# Data excerpt start
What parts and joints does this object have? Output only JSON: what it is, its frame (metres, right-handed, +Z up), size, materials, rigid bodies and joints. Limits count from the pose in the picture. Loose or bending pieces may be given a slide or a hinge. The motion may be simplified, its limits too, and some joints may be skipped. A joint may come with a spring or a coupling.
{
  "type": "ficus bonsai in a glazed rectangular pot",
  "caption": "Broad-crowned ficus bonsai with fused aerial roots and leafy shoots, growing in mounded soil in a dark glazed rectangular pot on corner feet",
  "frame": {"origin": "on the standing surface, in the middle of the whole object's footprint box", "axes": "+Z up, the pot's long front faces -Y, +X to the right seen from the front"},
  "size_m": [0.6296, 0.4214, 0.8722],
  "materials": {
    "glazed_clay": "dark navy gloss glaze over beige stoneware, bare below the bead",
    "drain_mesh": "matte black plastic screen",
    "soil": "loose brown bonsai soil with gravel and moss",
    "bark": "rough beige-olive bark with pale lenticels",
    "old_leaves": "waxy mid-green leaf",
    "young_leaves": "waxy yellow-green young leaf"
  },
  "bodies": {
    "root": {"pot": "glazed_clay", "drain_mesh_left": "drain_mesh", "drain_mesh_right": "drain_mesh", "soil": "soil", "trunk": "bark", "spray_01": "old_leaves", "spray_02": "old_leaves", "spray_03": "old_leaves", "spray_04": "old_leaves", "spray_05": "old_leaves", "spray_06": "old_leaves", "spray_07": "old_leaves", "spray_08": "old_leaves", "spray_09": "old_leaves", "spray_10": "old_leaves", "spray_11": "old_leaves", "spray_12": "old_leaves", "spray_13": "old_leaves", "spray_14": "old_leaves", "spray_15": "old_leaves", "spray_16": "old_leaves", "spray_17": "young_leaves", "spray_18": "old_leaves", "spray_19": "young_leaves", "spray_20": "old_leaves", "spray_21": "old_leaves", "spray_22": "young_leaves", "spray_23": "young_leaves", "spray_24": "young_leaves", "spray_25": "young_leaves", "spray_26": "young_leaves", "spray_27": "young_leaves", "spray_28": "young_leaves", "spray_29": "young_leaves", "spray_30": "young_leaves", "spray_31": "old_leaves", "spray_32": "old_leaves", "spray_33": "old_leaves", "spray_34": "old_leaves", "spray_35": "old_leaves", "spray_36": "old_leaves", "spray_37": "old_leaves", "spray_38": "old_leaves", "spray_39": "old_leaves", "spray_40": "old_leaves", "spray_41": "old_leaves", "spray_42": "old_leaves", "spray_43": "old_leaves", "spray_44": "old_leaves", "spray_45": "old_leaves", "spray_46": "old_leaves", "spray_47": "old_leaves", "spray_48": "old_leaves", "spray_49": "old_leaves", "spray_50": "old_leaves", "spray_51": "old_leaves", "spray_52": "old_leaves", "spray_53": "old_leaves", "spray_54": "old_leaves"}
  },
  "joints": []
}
# Data excerpt end
* Task
Write the whole listing out again. Keep every line exactly as it is.

* The response
What parts and joints does this object have? Output only JSON: what it is, its frame (metres, right-handed, +Z up), size, materials, rigid bodies and joints. Limits count from the pose in the picture. Loose or bending pieces may be given a slide or a hinge. The motion may be simplified, its limits too, and some joints may be skipped. A joint may come with a spring or a coupling.
{
  "type": "ficus bonsai in a glazed rectangular pot",
  "caption": "Broad-crowned ficus bonsai with fused aerial roots and leafy shoots, growing in mounded soil in a dark glazed rectangular pot on corner feet",
  "frame": {"origin": "on the standing surface, in the middle of the whole object's footprint box", "axes": "+Z up, the pot's long front faces -Y, +X to the right seen from the front"},
  "size_m": [0.6296, 0.4214, 0.8722],
  "materials": {
    "glazed_clay": "dark navy gloss glaze over beige stoneware, bare below the bead",
    "drain_mesh": "matte black plastic screen",
    "soil": "loose brown bonsai soil with gravel and moss",
    "bark": "rough beige-olive bark with pale lenticels",
    "old_leaves": "waxy mid-green leaf",
    "young_leaves": "waxy yellow-green young leaf"
  },
  "bodies": {
    "root": {"pot": "glazed_clay", "drain_mesh_left": "drain_mesh", "drain_mesh_right": "drain_mesh", "soil": "soil", "trunk": "bark", "spray_01": "old_leaves", "spray_02": "old_leaves", "spray_03": "old_leaves", "spray_04": "old_leaves", "spray_05": "old_leaves", "spray_06": "old_leaves", "spray_07": "old_leaves", "spray_08": "old_leaves", "spray_09": "old_leaves", "spray_10": "old_leaves", "spray_11": "old_leaves", "spray_12": "old_leaves", "spray_13": "old_leaves", "spray_14": "old_leaves", "spray_15": "old_leaves", "spray_16": "old_leaves", "spray_17": "young_leaves", "spray_18": "old_leaves", "spray_19": "young_leaves", "spray_20": "old_leaves", "spray_21": "old_leaves", "spray_22": "young_leaves", "spray_23": "young_leaves", "spray_24": "young_leaves", "spray_25": "young_leaves", "spray_26": "young_leaves", "spray_27": "young_leaves", "spray_28": "young_leaves", "spray_29": "young_leaves", "spray_30": "young_leaves", "spray_31": "old_leaves", "spray_32": "old_leaves", "spray_33": "old_leaves", "spray_34": "old_leaves", "spray_35": "old_leaves", "spray_36": "old_leaves", "spray_37": "old_leaves", "spray_38": "old_leaves", "spray_39": "old_leaves", "spray_40": "old_leaves", "spray_41": "old_leaves", "spray_42": "old_leaves", "spray_43": "old_leaves", "spray_44": "old_leaves", "spray_45": "old_leaves", "spray_46": "old_leaves", "spray_47": "old_leaves", "spray_48": "old_leaves", "spray_49": "old_leaves", "spray_50": "old_leaves", "spray_51": "old_leaves", "spray_52": "old_leaves", "spray_53": "old_leaves", "spray_54": "old_leaves"}
  },
  "joints": []
}